Locate "before = set(bpy.data.objects)" in the listing below, then output the line holding it and every line after it, exactly and with nothing else.

## [Data excerpt]
▬▬▬▬▬▬▬▬▬▬

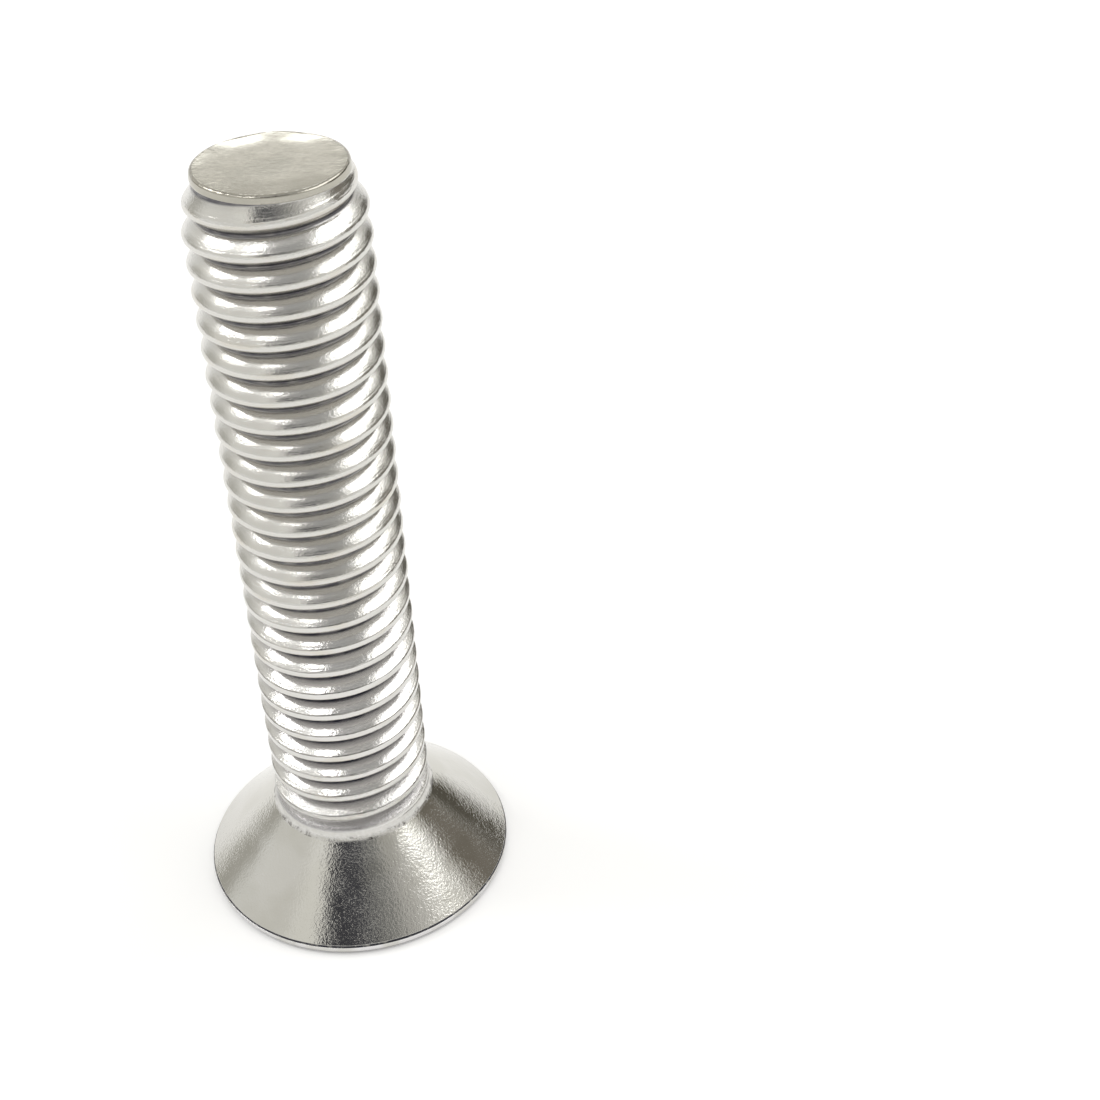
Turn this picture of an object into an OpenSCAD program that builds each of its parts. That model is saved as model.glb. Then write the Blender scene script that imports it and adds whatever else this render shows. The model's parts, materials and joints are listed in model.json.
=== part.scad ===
// Countersunk screw with a hexagon socket, threaded along its whole shank.
// It stands on the flat face of its head: that face is at z = 0, and +Z runs
// up the axis to the tip. One turned and rolled piece of stainless steel.

/* [Overall] */
// Length of the whole screw, from the head's flat face to the tip
overall_len = 29; // [12:0.2:60]

/* [Head] */
// Diameter of the head at its rim
head_d = 11.65; // [10.5:0.05:13.5]
// Height of the rim below the cone, with its rounded edge
rim_h = 0.38; // [0.3:0.01:0.6]
// Radius of the rounded edge between the rim and the flat face
face_edge_r = 0.2; // [0.05:0.01:0.25]
// Angle of the countersunk cone, measured right across it
cone_angle = 90; // [80:1:100]
// Radius of the hollow fillet where the cone runs into the shank
neck_fillet_r = 0.5; // [0.2:0.05:0.8]

/* [Socket] */
// Width across the flats of the hexagon
socket_af = 4; // [3:0.1:4.5]
// Depth of the socket's straight walls
socket_depth = 2.3; // [1.5:0.1:2.6]
// Angle of the shallow cone at the bottom, measured right across it
socket_floor_angle = 136; // [118:2:160]
// How far the punch's corners are rounded off, inwards from the sharp corner
socket_corner_cut = 0.07; // [0.02:0.01:0.2]
// Width of the bevel that runs round the socket's mouth
mouth_bevel = 0.14; // [0.05:0.01:0.3]

/* [Thread] */
// Diameter over the crests
thread_d = 5.9; // [5:0.05:6.5]
// Distance from one turn to the next
pitch = 1; // [0.75:0.05:1.25]
// Angle between the two flanks of a groove
flank_angle = 60; // [55:1:60]
// Width of the flat on the crest
crest_flat = 0.14; // [0.06:0.01:0.2]
// Width of the hollow at the bottom of the groove
root_hollow = 0.24; // [0.1:0.01:0.3]
// Length over which the first groove deepens out of the plain neck
run_in = 0.5; // [0.2:0.05:1]
// Height of the first crest above the neck, on the side that faces +X
first_crest = 0.02; // [0:0.01:1]

/* [Tip] */
// Diameter of the flat end
tip_d = 4.3; // [3.6:0.05:5.2]
// Angle between the tip's bevel and the axis
tip_bevel_angle = 20; // [15:1:60]
// Radius of the rounded edge between the bevel and the flat end
tip_edge_r = 0.4; // [0.05:0.05:0.5]

/* [Smoothness] */
// Facets in one turn of the thread
turn_facets = 36; // [24:2:40]

/* [Hidden] */

eps = 0.01;
steel = [0.72, 0.71, 0.69];
round_facets = 96;
arc_steps = 5;

head_r = head_d / 2;
crest_r = thread_d / 2;
// the plain neck stands this much proud of the rolled crests
neck_proud = 0.015;
neck_r = crest_r + neck_proud;

// head: where the cone would meet the neck, and how its fillet lies on both
half_cone = cone_angle / 2;
cone_top_z = rim_h + (head_r - neck_r) / tan(half_cone);
fillet_rise = neck_fillet_r * tan(half_cone / 2);
neck_top_z = cone_top_z + fillet_rise;

// socket: the hexagon's corners, and the depth of its conical floor
socket_corner_r = socket_af / 2 / cos(30);
punch_r = socket_corner_r - socket_corner_cut;
floor_cone_h = punch_r / tan(socket_floor_angle / 2);

// thread: the groove's depth follows from its flanks and its two flats
flank_run = (pitch - crest_flat - root_hollow) / 2;
flank_depth = flank_run / tan(flank_angle / 2);
hollow_sag = root_hollow / 2 * tan(flank_angle / 4);

// One pitch of the thread's profile, as [height, depth below the crest].
// Height 0 is the middle of a crest.
profile = [
    [-crest_flat / 2, 0],
    [crest_flat / 2, 0],
    [crest_flat / 2 + flank_run, flank_depth],
    [pitch / 2, flank_depth + hollow_sag],
    [pitch - crest_flat / 2 - flank_run, flank_depth],
];
rows = len(profile);

// The helix starts inside the head and is cut to length at the tip.
helix_bottom_z = neck_top_z - pitch / 2;
helix_top_z = overall_len + pitch / 4;
min_row_gap = pitch / 40;

function turn_z(column) = neck_top_z + (first_crest - 2) * pitch + pitch * column / turn_facets;
function row_z(column, row) =
    turn_z(column) + pitch * floor(row / rows) + profile[row % rows][0];
function first_row(column) =
    ceil_row(column, helix_bottom_z + min_row_gap, 0);
function ceil_row(column, z, row) = row_z(column, row) > z ? row : ceil_row(column, z, row + 1);
function last_row(column) =
    ceil_row(column, helix_top_z - min_row_gap, floor((helix_top_z - turn_z(column)) / pitch - 1) * rows) - 1;

// The groove deepens smoothly from nothing to its full depth above the neck.
function ramp(t) = let (c = max(0, min(1, t))) c * c * (3 - 2 * c);
function groove(z) = ramp((z - neck_top_z) / run_in);
function row_r(column, row) =
    crest_r - groove(row_z(column, row)) * profile[row % rows][1];

function on_ring(r, column, z) =
    let (a = 360 * column / turn_facets) [r * cos(a), r * sin(a), z];

// Each column of points climbs from the lower ring to the upper ring.
function column_points(c) = concat(
    [on_ring(crest_r, c, helix_bottom_z)],
    [for (k = [first_row(c):last_row(c)]) on_ring(row_r(c, k), c, row_z(c, k))],
    [on_ring(crest_r, c, helix_top_z)]
);

columns = [for (c = [0:turn_facets - 1]) column_points(c)];
firsts = [for (c = [0:turn_facets - 1]) first_row(c)];
sizes = [for (c = columns) len(c)];
starts = [for (c = 0, s = 0; c < turn_facets; s = s + sizes[c], c = c + 1) s];
row_count = max(sizes) + rows + 2;

// Point number of a row in a column. Past either end it is the ring's point.
// The column after the last is the first one, a whole turn further up.
function point_at(c, k) =
    c == turn_facets
        ? point_at(0, k + rows)
        : starts[c] + max(0, min(sizes[c] - 1, k - firsts[c] + 1));

function triangle(a, b, c) = a == b || b == c || a == c ? [] : [[a, b, c]];
function facets_between(c, k) = let (
    a = point_at(c, k),
    b = point_at(c + 1, k),
    d = point_at(c, k + 1),
    e = point_at(c + 1, k + 1)
) concat(triangle(a, e, b), triangle(a, d, e));

thread_facets = [
    for (c = [0:turn_facets - 1])
        for (k = [-rows - 1:row_count + rows])
            each facets_between(c, k)
];
lower_ring = [for (c = [0:turn_facets - 1]) starts[c]];
upper_ring = [for (c = [turn_facets - 1:-1:0]) starts[c] + sizes[c] - 1];

module rolled_thread() {
    polyhedron(
        points = [for (c = columns) each c],
        faces = concat(thread_facets, [lower_ring, upper_ring])
    );
}

// What the thread is cut to at the tip: a bevel, its rounded edge and the flat end.
// The bevel's line is carried outwards past the crests.
module tip_envelope() {
    edge_c = [tip_d / 2, overall_len - tip_edge_r];
    bevel_top = edge_c + tip_edge_r * [cos(tip_bevel_angle), sin(tip_bevel_angle)];
    reach = crest_r + pitch - bevel_top[0];
    rotate_extrude($fn = round_facets)
        polygon(concat(
            [
                [0, helix_bottom_z - pitch],
                [bevel_top[0] + reach, helix_bottom_z - pitch],
                [bevel_top[0] + reach, bevel_top[1] - reach / tan(tip_bevel_angle)],
            ],
            [for (i = [0:arc_steps])
                let (a = tip_bevel_angle + (90 - tip_bevel_angle) * i / arc_steps)
                    edge_c + tip_edge_r * [cos(a), sin(a)]],
            [[0, overall_len]]
        ));
}

module head_and_neck() {
    edge_c = [head_r - face_edge_r, face_edge_r];
    fillet_c = [neck_r + neck_fillet_r, neck_top_z];
    rotate_extrude($fn = round_facets)
        polygon(concat(
            [[0, 0]],
            [for (i = [0:arc_steps])
                let (a = -90 + 90 * i / arc_steps) edge_c + face_edge_r * [cos(a), sin(a)]],
            [[head_r, rim_h]],
            [for (i = [0:arc_steps])
                let (a = 180 + half_cone * (1 - i / arc_steps))
                    fillet_c + neck_fillet_r * [cos(a), sin(a)]],
            [[0, neck_top_z]]
        ));
}

// The punched hexagon: straight walls, a shallow conical floor, rounded corners
// and a bevel round its mouth.
module socket() {
    intersection() {
        translate([0, 0, -eps])
            cylinder(h = socket_depth + floor_cone_h + 2 * eps, r = socket_corner_r, $fn = 6);
        rotate_extrude($fn = round_facets)
            polygon([
                [0, -eps],
                [punch_r, -eps],
                [punch_r, socket_depth],
                [0, socket_depth + floor_cone_h],
            ]);
    }
    translate([0, 0, -eps])
        cylinder(
            h = mouth_bevel + eps,
            r1 = socket_corner_r + (mouth_bevel + eps) / cos(30),
            r2 = socket_corner_r,
            $fn = 6
        );
}

module screw() {
    color(steel)
        difference() {
            union() {
                head_and_neck();
                intersection() {
                    rolled_thread();
                    tip_envelope();
                }
            }
            socket();
        }
}

screw();
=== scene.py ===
# %% [markdown]
# A countersunk screw, built as one smooth skin around a fixed CAD frame.
# The frame says how big everything is. This lesson gives the screw its looks: a rolled thread, a satin
# cone, a sheared tip, a punched socket and the studio that the steel mirrors.

# %% Load the frame
import json
import math

import bmesh
import bpy
import numpy as np
from mathutils import Matrix, Quaternion, Vector


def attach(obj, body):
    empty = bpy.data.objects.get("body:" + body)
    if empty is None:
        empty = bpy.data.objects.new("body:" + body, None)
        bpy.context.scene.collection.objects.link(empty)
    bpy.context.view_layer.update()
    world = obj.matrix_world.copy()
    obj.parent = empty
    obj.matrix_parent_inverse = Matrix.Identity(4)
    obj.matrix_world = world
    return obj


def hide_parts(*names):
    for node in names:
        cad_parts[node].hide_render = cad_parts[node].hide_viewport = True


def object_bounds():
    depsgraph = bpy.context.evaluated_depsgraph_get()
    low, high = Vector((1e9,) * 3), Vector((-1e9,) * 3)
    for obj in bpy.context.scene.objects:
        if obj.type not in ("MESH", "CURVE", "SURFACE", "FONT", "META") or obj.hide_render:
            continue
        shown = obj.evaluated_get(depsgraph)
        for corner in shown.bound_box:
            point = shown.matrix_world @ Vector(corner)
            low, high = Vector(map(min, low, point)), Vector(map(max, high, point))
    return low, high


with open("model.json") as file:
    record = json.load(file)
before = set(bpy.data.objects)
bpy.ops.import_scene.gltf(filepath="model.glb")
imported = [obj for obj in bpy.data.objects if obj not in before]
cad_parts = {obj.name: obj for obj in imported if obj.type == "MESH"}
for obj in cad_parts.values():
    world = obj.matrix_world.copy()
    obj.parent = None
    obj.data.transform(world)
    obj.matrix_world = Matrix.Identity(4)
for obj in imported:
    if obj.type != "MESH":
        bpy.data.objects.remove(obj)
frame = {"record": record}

cad_low, cad_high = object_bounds()
print("frame box in mm", [round(1000 * v, 3) for v in (*cad_low, *cad_high)])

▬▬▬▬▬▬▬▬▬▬

## [Task output]
before = set(bpy.data.objects)
bpy.ops.import_scene.gltf(filepath="model.glb")
imported = [obj for obj in bpy.data.objects if obj not in before]
cad_parts = {obj.name: obj for obj in imported if obj.type == "MESH"}
for obj in cad_parts.values():
    world = obj.matrix_world.copy()
    obj.parent = None
    obj.data.transform(world)
    obj.matrix_world = Matrix.Identity(4)
for obj in imported:
    if obj.type != "MESH":
        bpy.data.objects.remove(obj)
frame = {"record": record}

cad_low, cad_high = object_bounds()
print("frame box in mm", [round(1000 * v, 3) for v in (*cad_low, *cad_high)])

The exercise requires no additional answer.